◆ Aim of the task ◆
Repeat the listing below word for word, stopping after the line that contains "return np.stack((level *".

....

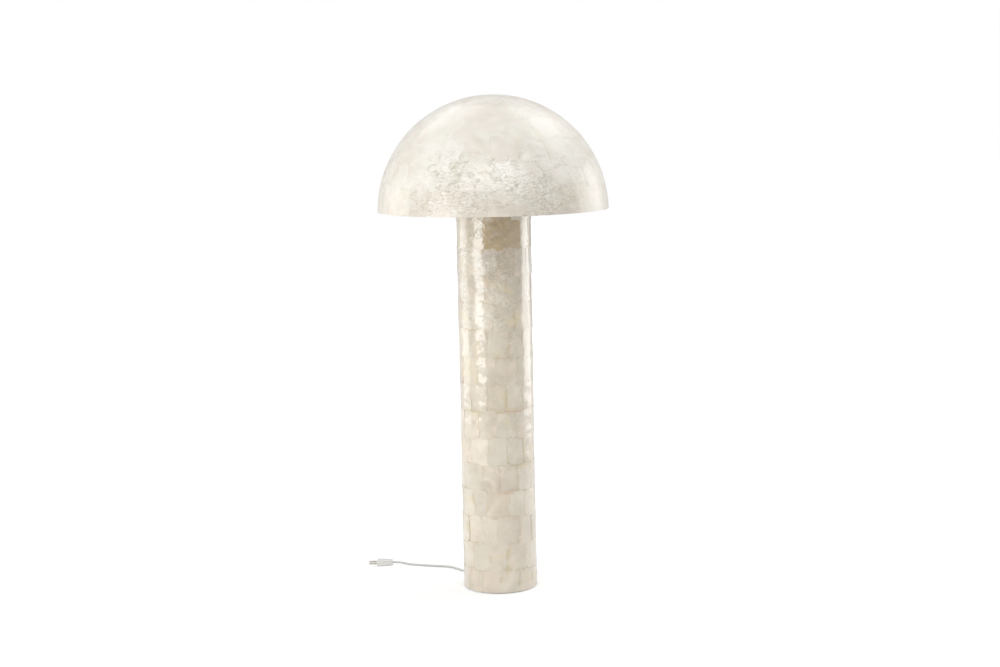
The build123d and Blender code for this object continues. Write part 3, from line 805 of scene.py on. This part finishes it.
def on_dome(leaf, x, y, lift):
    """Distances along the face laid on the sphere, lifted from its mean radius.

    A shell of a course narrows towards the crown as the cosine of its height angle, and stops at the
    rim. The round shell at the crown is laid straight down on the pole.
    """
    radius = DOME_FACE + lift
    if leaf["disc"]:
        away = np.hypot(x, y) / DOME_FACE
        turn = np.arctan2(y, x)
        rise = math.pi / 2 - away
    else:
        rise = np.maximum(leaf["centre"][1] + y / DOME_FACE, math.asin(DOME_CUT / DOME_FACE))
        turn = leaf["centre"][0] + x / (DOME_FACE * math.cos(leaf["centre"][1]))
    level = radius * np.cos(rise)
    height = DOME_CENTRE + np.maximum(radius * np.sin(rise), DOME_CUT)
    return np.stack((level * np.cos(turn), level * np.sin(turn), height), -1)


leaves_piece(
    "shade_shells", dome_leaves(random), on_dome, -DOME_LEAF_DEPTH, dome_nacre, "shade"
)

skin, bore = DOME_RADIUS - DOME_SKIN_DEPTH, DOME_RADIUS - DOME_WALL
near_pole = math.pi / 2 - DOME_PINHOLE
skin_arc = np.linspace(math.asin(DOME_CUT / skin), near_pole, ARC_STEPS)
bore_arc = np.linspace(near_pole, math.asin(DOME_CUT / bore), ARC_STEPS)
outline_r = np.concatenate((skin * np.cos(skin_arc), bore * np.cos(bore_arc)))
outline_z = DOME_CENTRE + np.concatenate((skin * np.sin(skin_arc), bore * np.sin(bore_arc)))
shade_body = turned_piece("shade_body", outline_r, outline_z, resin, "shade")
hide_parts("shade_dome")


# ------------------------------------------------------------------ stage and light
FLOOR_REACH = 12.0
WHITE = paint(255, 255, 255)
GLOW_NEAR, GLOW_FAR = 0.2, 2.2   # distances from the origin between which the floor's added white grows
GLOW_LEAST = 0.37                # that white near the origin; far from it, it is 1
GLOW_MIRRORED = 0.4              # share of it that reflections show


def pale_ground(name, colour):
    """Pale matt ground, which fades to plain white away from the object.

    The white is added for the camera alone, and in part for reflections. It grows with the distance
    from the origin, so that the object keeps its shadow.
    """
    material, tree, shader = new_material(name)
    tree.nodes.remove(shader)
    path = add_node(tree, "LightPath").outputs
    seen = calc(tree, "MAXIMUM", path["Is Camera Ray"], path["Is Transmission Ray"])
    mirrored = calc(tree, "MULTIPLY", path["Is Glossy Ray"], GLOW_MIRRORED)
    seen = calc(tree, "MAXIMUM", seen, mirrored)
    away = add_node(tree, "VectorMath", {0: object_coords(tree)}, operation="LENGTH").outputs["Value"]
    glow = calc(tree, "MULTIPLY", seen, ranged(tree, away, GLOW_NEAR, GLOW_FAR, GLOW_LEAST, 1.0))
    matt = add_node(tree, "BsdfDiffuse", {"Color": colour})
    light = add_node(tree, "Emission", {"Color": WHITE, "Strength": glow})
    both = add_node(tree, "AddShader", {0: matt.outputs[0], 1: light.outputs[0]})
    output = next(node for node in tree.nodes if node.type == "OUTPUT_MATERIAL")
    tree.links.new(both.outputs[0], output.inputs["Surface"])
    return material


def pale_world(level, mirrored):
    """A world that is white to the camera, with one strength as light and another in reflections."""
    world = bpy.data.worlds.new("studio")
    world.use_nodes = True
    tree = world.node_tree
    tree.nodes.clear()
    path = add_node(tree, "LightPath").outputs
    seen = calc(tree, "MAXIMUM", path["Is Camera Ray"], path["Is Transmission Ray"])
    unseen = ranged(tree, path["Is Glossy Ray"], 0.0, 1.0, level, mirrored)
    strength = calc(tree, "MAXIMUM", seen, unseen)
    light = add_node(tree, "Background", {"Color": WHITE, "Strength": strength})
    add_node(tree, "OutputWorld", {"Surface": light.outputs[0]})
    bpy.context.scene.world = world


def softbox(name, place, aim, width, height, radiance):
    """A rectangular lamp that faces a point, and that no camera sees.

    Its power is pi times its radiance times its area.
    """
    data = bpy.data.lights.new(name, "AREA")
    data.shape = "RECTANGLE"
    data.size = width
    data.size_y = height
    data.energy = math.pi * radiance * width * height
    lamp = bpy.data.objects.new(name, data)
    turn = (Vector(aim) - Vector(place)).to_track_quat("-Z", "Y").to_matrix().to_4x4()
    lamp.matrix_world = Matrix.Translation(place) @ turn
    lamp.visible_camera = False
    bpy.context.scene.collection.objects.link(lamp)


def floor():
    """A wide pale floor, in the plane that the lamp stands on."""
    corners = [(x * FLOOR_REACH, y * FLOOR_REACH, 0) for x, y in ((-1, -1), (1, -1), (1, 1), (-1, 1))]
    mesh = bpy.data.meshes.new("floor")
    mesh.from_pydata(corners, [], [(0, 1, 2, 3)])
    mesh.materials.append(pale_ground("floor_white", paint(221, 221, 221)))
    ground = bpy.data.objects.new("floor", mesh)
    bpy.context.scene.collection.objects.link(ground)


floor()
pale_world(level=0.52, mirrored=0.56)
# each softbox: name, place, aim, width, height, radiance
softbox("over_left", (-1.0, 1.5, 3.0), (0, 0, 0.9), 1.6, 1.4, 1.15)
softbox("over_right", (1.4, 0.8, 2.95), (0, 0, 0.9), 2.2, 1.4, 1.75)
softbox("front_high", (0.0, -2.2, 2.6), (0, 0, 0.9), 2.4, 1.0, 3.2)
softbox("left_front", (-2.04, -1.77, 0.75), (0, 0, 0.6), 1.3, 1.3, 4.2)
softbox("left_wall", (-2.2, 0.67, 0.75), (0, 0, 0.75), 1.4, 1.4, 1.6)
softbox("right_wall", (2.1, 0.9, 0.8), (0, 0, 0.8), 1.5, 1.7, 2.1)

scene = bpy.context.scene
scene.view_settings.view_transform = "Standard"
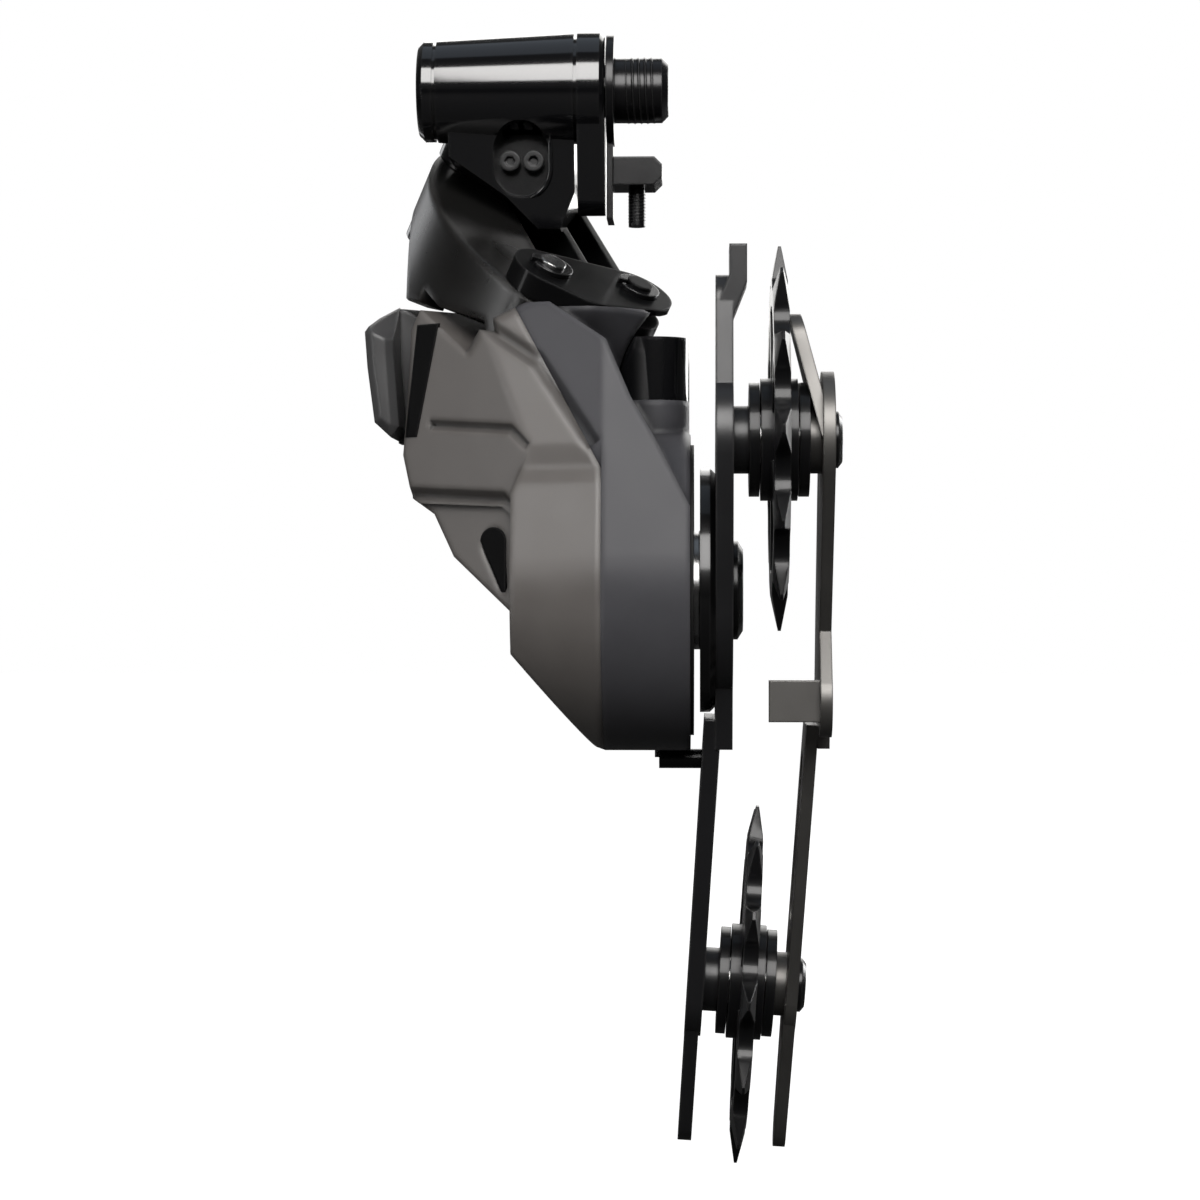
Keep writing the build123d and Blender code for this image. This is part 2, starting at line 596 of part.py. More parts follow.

....

◆ Written reply ◆
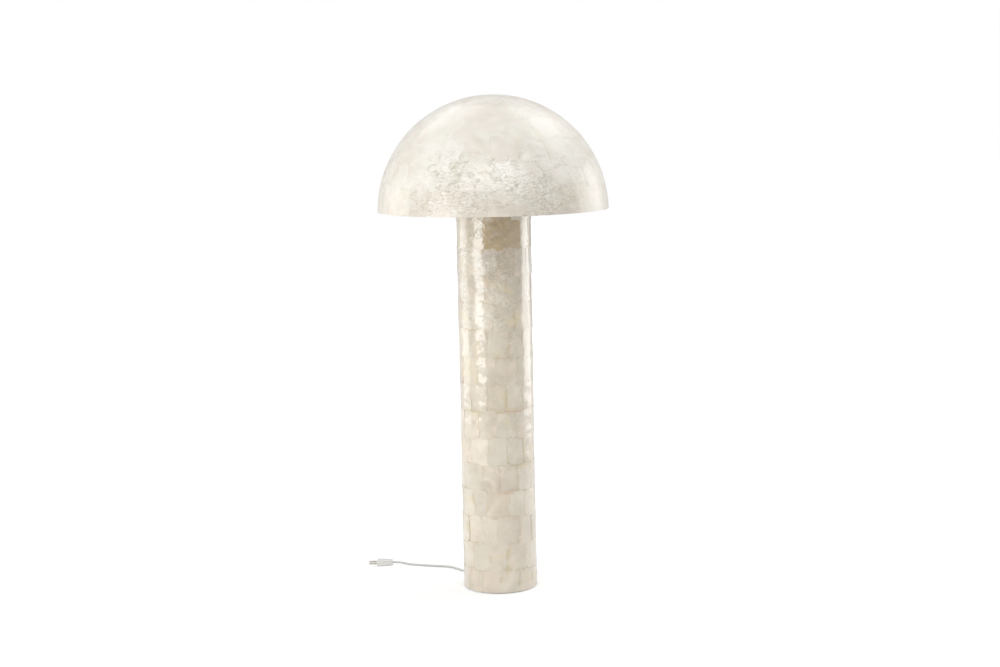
The build123d and Blender code for this object continues. Write part 3, from line 805 of scene.py on. This part finishes it.
def on_dome(leaf, x, y, lift):
    """Distances along the face laid on the sphere, lifted from its mean radius.

    A shell of a course narrows towards the crown as the cosine of its height angle, and stops at the
    rim. The round shell at the crown is laid straight down on the pole.
    """
    radius = DOME_FACE + lift
    if leaf["disc"]:
        away = np.hypot(x, y) / DOME_FACE
        turn = np.arctan2(y, x)
        rise = math.pi / 2 - away
    else:
        rise = np.maximum(leaf["centre"][1] + y / DOME_FACE, math.asin(DOME_CUT / DOME_FACE))
        turn = leaf["centre"][0] + x / (DOME_FACE * math.cos(leaf["centre"][1]))
    level = radius * np.cos(rise)
    height = DOME_CENTRE + np.maximum(radius * np.sin(rise), DOME_CUT)
    return np.stack((level * np.cos(turn), level * np.sin(turn), height), -1)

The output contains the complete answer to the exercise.